One of the main premises of Judith Donath’s article “Identity and Deception in the Virtual Community” is that “knowing the identity of those with you whom you communicate is essential for understanding and evaluating an interaction”, and that there is a fundamental need to care for your reputation and identity in both ‘RL’ and your virtual life in order to maintain a solid sense of community. I agree with these points, and can understand the reluctance of an established community to letting in a new, unknown member.
When I was younger, I was active on an Internet forum that used message boards and specific threads, and had definite clique-like groups. I was a member of a group that required members to solve a puzzle in order to be accepted, and while I was in the process of finding the answer to the “mystery”, I formed an allegiance with other hopeful users. Together we helped each other find the answer and became members of the community together, as well as made a name for ourselves as a smaller faction within this bigger community.
However, in the process, there was another group of users who were also attempting to gain access to the group. They seemed to be young girls who knew each other in RL, and took up a lot of space on the message boards with annoying personal replies to each other. Established members of the group were reluctant to embrace them the same way I had been welcomed, and they were seen as nuisances. For users who had spent time establishing the group and caring for their online identities, these girls were somehow ruining the atmosphere of a place many people went in their spare time.

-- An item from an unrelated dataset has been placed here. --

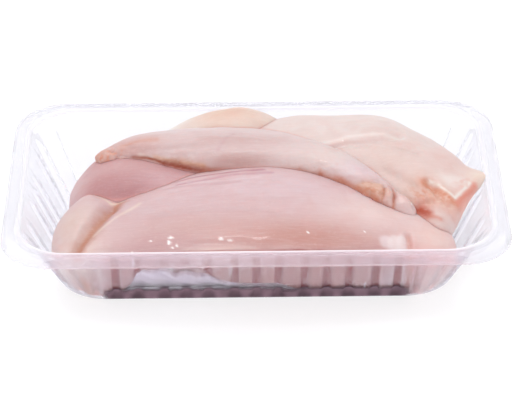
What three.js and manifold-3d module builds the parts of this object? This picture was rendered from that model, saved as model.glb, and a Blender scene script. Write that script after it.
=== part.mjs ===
// Meat tray pack: an open clear fluted tray with an absorbent pad on its floor and five raw poultry
// breast fillets lying over each other on the pad.
// Millimetres, +Z up, +X along the tray, -Y its front. The origin is the middle of the tray's underside.
import * as THREE from 'three'
import { mergeVertices } from 'three/addons/utils/BufferGeometryUtils.js'
import Module from 'manifold-3d'

const wasm = await Module()
wasm.setup()

// Tray, over its rim
const trayLength = 230
const trayWidth = 140
const trayHeight = 38
const rimCornerRadius = 23.1
const sheetThickness = 0.8

// Rim: a flat flange, a skirt turned down round it and a small stacking step inside it
const flangeWidth = 5.8
const skirtFlare = 1.6
const skirtDrop = 3.4
const stepWidth = 1.9
const stepDrop = 2.2

// Foot of the walls, and the floor that the tray stands on
const footLength = 179
const footWidth = 88.2
const footCornerRadius = 20.6
const footBevel = 1.6

// Flutes pressed into the walls, in groups of three
const fluteDepth = 1.5
const fluteHalfWidth = 2.4
const flutePitch = 10
const fluteGroupPitch = 31.9
const endFlutePitch = 10.6
const cornerFlutes = 5
const fluteFootFade = 4
const fluteTopFade = 5
const cornerArcSteps = 3

// Gap that is left wherever two pieces touch
const contactGap = 0.4

// Absorbent pad: flat on the floor, with part of its front edge pushed up against the front wall
const padLength = 150
const padBackY = 41
const padFrontY = -38
const padThickness = 2.6
const padEdgeRound = 3
const padEdgeThinning = 0.4
const curlStartY = -35
const curlForward = 12.5
const curlHeight = 20
const curlPower = 1.25
const curlProfile = [
  { x: -padLength / 2, curl: 0, steps: 0 },
  { x: -67, curl: 0, steps: 2 },
  { x: -51, curl: 1, steps: 6 },
  { x: -30, curl: 0.86, steps: 3 },
  { x: 12, curl: 0.42, steps: 5 },
  { x: 34, curl: 0, steps: 3 },
  { x: padLength / 2, curl: 0, steps: 4 },
]
const padAcross = 11

// Fillets: rows along each and points round it, how square the underside is, and the least detail kept
const filletRows = 24
const filletAround = 26
const undersidePower = 0.6
const leastDetail = 0.2

// Room that the fillets lie in, as high as the stack could reach
const roomHeight = 80
const roomArcSteps = 6

const colors = {
  tray: 0xeef0f6,
  pad: 0xe6e3ee,
  front: 0xe2bdb9,
  left: 0xd9abaa,
  right: 0xecd0c4,
  back: 0xf2dcc2,
  top: 0xe7c9c2,
}
const clearOpacity = 0.3
const glossy = 0.08
const moist = 0.35
const dry = 0.9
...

I wish I could say that the group of girls were trolls, as Donath talks about later on in her article, but it was not that dramatic. Eventually the girls found out what other members thought of them and their antics, and calmed down their online personas, but there was still an element of dislike and mistrust between the older members and these young girls. Their relationship to the entire site and the others users had suffered even though they had been completely honest about who they were, as opposed to the deception put forth by trolls who look to take down the infrastructure of online communities.